■ What is expected: Retype, exactly as written, every line from the one containing "0.13, 0.05), 0.85)" down to the one containing "imported = [obj", including both, and nothing else.

■ Given information:
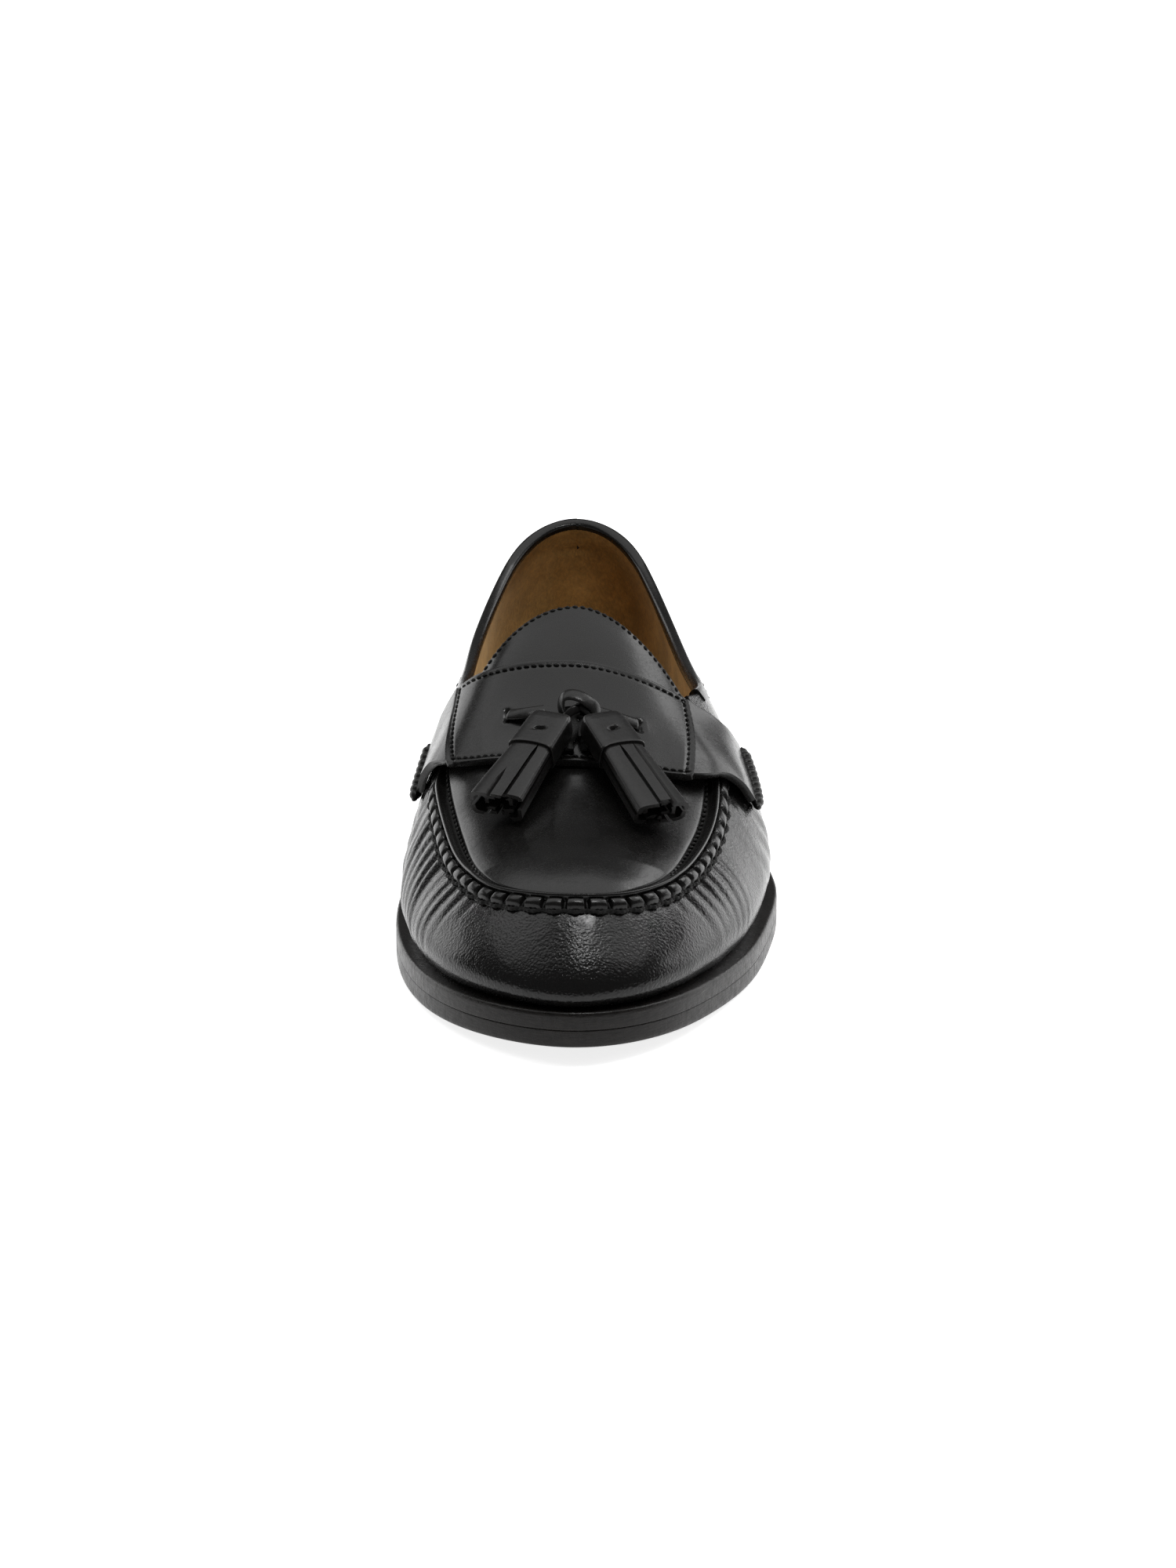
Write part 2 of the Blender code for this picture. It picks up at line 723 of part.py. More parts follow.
def build_side_rope(name, row, leather):
    """Whip-stitched roll along the end of a strap wing."""
    side = -1 if row.front_round < 0.0 else 1
    loops = []
    for i in range(ROPE_STEPS + 1):
        share = i / ROPE_STEPS
        along = mix(row.front_along, row.back_along, share)
        rise = 1.0 - abs(mix(row.front_round, row.back_round, share))
        turn = turn_of(along)
        rate = rise_rate(side, turn, rise)
        size = ROPE_RADIUS * mix(ROPE_END, 1.0, min(min(share, 1.0 - share) / ROPE_TAPER, 1.0))
        loop = []
        for k in range(ROUND_SIDES):
            angle = math.pi * 2.0 * k / ROUND_SIDES
            low = rise + (size * math.cos(angle) - ROPE_RADIUS - GAP) / rate
            loop.append(raised(side, turn, low, SKIN_GAP + ROPE_RADIUS + size * math.sin(angle)))
        loops.append(loop)
    return tube(name, loops, leather)


def build_lace(leather):
    """Flat lace over the strap, slot to slot, swelling to its knot in the middle."""
    rows = list(enumerate(LACE))
    along_at = spline(rows, lambda pair: pair[0], lambda pair: pair[1].along)
    round_at = spline(rows, lambda pair: pair[0], lambda pair: pair[1].round)
    knot_at = spline(rows, lambda pair: pair[0], lambda pair: pair[1].knot)
    loops = []
    for i in range(LACE_STEPS + 1):
        place = (len(LACE) - 1) * i / LACE_STEPS
        along = along_at(place)
        round_ = round_at(place)
        knot = min(max(knot_at(place), 0.0), 1.0)
        width = mix(LACE_WIDTH, KNOT_WIDTH, knot) / 2.0
        thickness = mix(LACE_THICKNESS, KNOT_THICKNESS, knot) / 2.0
        seat = strap_offset(along, round_) + SKIN_GAP + thickness
        loop = []
        for k in range(ROUND_SIDES):
            angle = math.pi * 2.0 * k / ROUND_SIDES
            shift = width * math.cos(angle) / LENGTH
            loop.append(on_section(along + shift, round_, seat + thickness * math.sin(angle)))
        loops.append(loop)
    return tube("tassel_lace", loops, leather)


def build_tassel(row, leather):
    """Rolled leather cap with its fringe of strips, one solid hanging from the knot."""
    seat = SKIN_GAP + STRAP_WALL + GAP + TASSEL_THICKNESS / 2.0
    top = on_section(row.top_along, row.top_round, seat)
    tip = on_section(row.tip_along, row.tip_round, GAP + TASSEL_THICKNESS * TIP_SEAT)
    axis = tip - top
    length = float(np.linalg.norm(axis))
    axis /= length
    side = -1 if row.tip_round < 0.0 else 1
    middle = turn_of((row.top_along + row.tip_along) / 2.0)
    normal = skin_normal(side, middle, 1.0 - abs(row.tip_round) / 2.0)
    across = np.cross(axis, normal)
    across /= np.linalg.norm(across)
    normal = np.cross(across, axis)
    fringe = length - TASSEL_CAP_LENGTH
    rings = [(place.along * TASSEL_CAP_LENGTH, place.size, 0.0) for place in CAP]
    for i in range(1, TASSEL_RINGS + 1):
        share = i / TASSEL_RINGS
        size = mix(FRINGE_START, TASSEL_FLARE, share)
        rings.append((TASSEL_CAP_LENGTH + fringe * share, size, STRIP_NOTCH * min(share / NOTCH_FADE, 1.0)))
    loops = []
    for distance, size, notch in rings:
        loop = []
        for k in range(4 * TASSEL_STRIPS):
            angle = math.pi * 2.0 * k / (4 * TASSEL_STRIPS)
            reach = size * (1.0 - (notch if k % 4 == 0 else 0.0))
            stagger = STRIP_STAGGER * math.cos(STRIP_TURN * (k // 4)) * notch / STRIP_NOTCH
            flat = min(size, 1.0)
            point = top + axis * (distance + stagger)
            point = point + across * (reach * math.cos(angle) * TASSEL_WIDTH / 2.0)
            point = point + normal * (flat * reach / size * math.sin(angle) * TASSEL_THICKNESS / 2.0)
            loop.append(point)
        loops.append(loop)
    return tube(row.name, loops, leather)


def clear():
    for made in list(bpy.data.objects):
        bpy.data.objects.remove(made, do_unlink=True)


def main():
    clear()
    leather = material("black_leather", (0.012, 0.011, 0.011), 0.28)
    sole_leather = material("sole_leather", (0.035, 0.026, 0.022), 0.42)
    rubber = material("heel_rubber", (0.02, 0.02, 0.02), 0.7)
    insole_leather = material("tan_lining", (0.24, 0.13, 0.05), 0.85)
    build_sole(sole_leather, rubber, insole_leather)
    build_upper(leather)
    build_binding(leather)
    build_apron(leather)
    build_seam(leather)
    build_strap(leather)
    build_side_rope("side_rope_medial", STRAP[0], leather)
    build_side_rope("side_rope_lateral", STRAP[-1], leather)
    build_lace(leather)
    for row in TASSELS:
        build_tassel(row, leather)


main()
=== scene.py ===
import math

import bmesh
import bpy
import numpy as np
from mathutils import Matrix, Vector


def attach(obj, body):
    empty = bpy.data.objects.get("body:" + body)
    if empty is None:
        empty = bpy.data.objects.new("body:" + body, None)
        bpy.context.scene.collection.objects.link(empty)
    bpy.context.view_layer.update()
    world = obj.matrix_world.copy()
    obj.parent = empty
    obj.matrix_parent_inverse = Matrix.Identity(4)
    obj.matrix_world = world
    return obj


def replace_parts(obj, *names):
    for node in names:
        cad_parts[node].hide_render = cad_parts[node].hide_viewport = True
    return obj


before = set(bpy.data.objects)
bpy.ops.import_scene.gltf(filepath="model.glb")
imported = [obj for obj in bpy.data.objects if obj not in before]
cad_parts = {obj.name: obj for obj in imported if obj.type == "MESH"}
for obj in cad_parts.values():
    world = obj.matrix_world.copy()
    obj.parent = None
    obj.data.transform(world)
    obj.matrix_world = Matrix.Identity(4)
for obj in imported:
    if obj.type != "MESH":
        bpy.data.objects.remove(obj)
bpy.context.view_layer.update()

# Sizes of the model in metres, the same as the solids have
LENGTH = 0.295
BALL_WIDTH = 0.106
INSTEP_HEIGHT = 0.082
COLLAR_HEIGHT = 0.072
TOE_SPRING = 0.0045
OUTSOLE_THICKNESS = 0.0048
MIDSOLE_THICKNESS = 0.0044
HEEL_LIFT_THICKNESS = 0.005
HEEL_STACK_HEIGHT = 0.0093
HEEL_TAPER = 0.0016
HEEL_BREAST_HOLLOW = 0.004
EDGE_BREAK = 0.0006
INSOLE_THICKNESS = 0.003
GAP = 0.0003
SKIN_GAP = 0.0005
UPPER_WALL = 0.002
STRAP_WALL = 0.0022
STRAP_LIFT = 0.0026
TOE_INSET = 0.0048
HEEL_INSET = 0.0032
TOE_BULGE = 0.0040
HEEL_BULGE = 0.0022
SEAM_WIDTH = 0.0052
ROPE_RADIUS = 0.0019
BINDING_HEIGHT = 0.0045
STITCH_HEIGHT = 0.0006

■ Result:
    insole_leather = material("tan_lining", (0.24, 0.13, 0.05), 0.85)
    build_sole(sole_leather, rubber, insole_leather)
    build_upper(leather)
    build_binding(leather)
    build_apron(leather)
    build_seam(leather)
    build_strap(leather)
    build_side_rope("side_rope_medial", STRAP[0], leather)
    build_side_rope("side_rope_lateral", STRAP[-1], leather)
    build_lace(leather)
    for row in TASSELS:
        build_tassel(row, leather)


main()
=== scene.py ===
import math

import bmesh
import bpy
import numpy as np
from mathutils import Matrix, Vector


def attach(obj, body):
    empty = bpy.data.objects.get("body:" + body)
    if empty is None:
        empty = bpy.data.objects.new("body:" + body, None)
        bpy.context.scene.collection.objects.link(empty)
    bpy.context.view_layer.update()
    world = obj.matrix_world.copy()
    obj.parent = empty
    obj.matrix_parent_inverse = Matrix.Identity(4)
    obj.matrix_world = world
    return obj


def replace_parts(obj, *names):
    for node in names:
        cad_parts[node].hide_render = cad_parts[node].hide_viewport = True
    return obj


before = set(bpy.data.objects)
bpy.ops.import_scene.gltf(filepath="model.glb")
imported = [obj for obj in bpy.data.objects if obj not in before]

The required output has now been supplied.